Pero el precio de callar no es menor. No solo nos condena a la duda eterna, sino que también puede deformar nuestra percepción del pasado. El recuerdo de lo que no fue dicho se convierte en una especie de ruina emocional: sabemos que algo estuvo a punto de suceder, pero no sabemos qué habría sido de nosotros si hubiera sucedido. Y esa ignorancia, esa brecha, se vuelve imborrable.
La solución no siempre es ir hacia atrás y decir lo que no se dijo. A veces ya no se puede, a veces ya no tiene sentido. Pero sí podemos empezar a reconocer el valor de la palabra, no solo como herramienta de comunicación, sino como forma de liberación. Porque cuando se nombra algo, deja de tener poder sobre nosotros. Lo que se dice, pierde parte de su carga. Lo que se calla, se acumula.
Escribir puede ser, en muchos casos, el primer paso. Una forma de decir, aunque nadie escuche. Una forma de recuperar lo que nunca tuvo voz. No para cambiar el pasado, sino para dejar de cargarlo a ciegas.
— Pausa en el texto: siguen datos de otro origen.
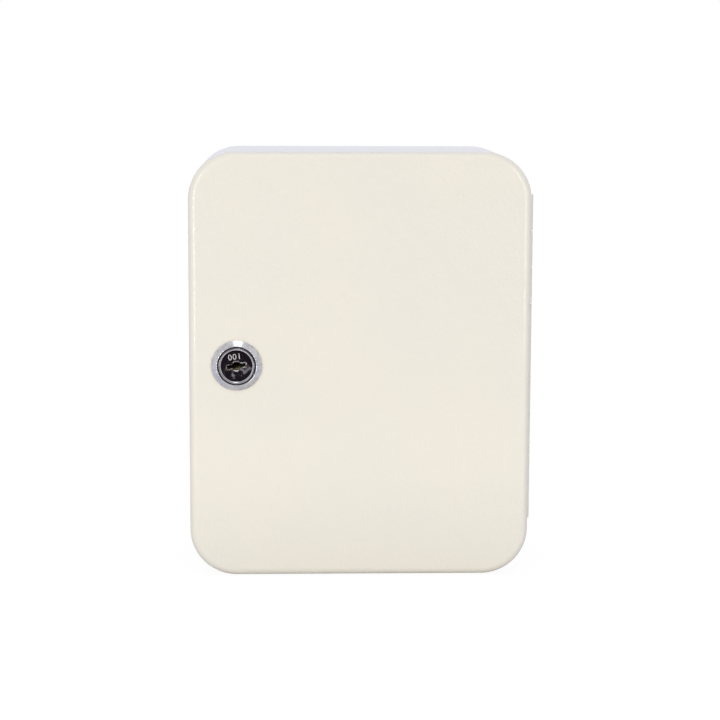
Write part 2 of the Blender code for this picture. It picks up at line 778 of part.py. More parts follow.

Al final, lo más difícil de olvidar no es una persona, ni una fecha, ni un lugar. Es esa frase que se quedó en la punta de la lengua. Ese “te quiero” que nunca salió. Ese “perdón” que se tragó el orgullo. Ese “me duele” que no encontró oídos. Porque esas palabras no dichas no se pierden en el viento. Se quedan. Nos acompañan. Nos susurran desde la sombra de cada decisión. Y solo cuando las reconocemos, cuando les damos nombre aunque sea en silencio, podemos empezar a soltar un poco de ese peso.
No para olvidar del todo, porque quizá eso no sea posible. Pero sí para vivir con más claridad. Para no repetir la historia. Para, al menos, no añadir nuevos silencios a los que ya llevamos dentro.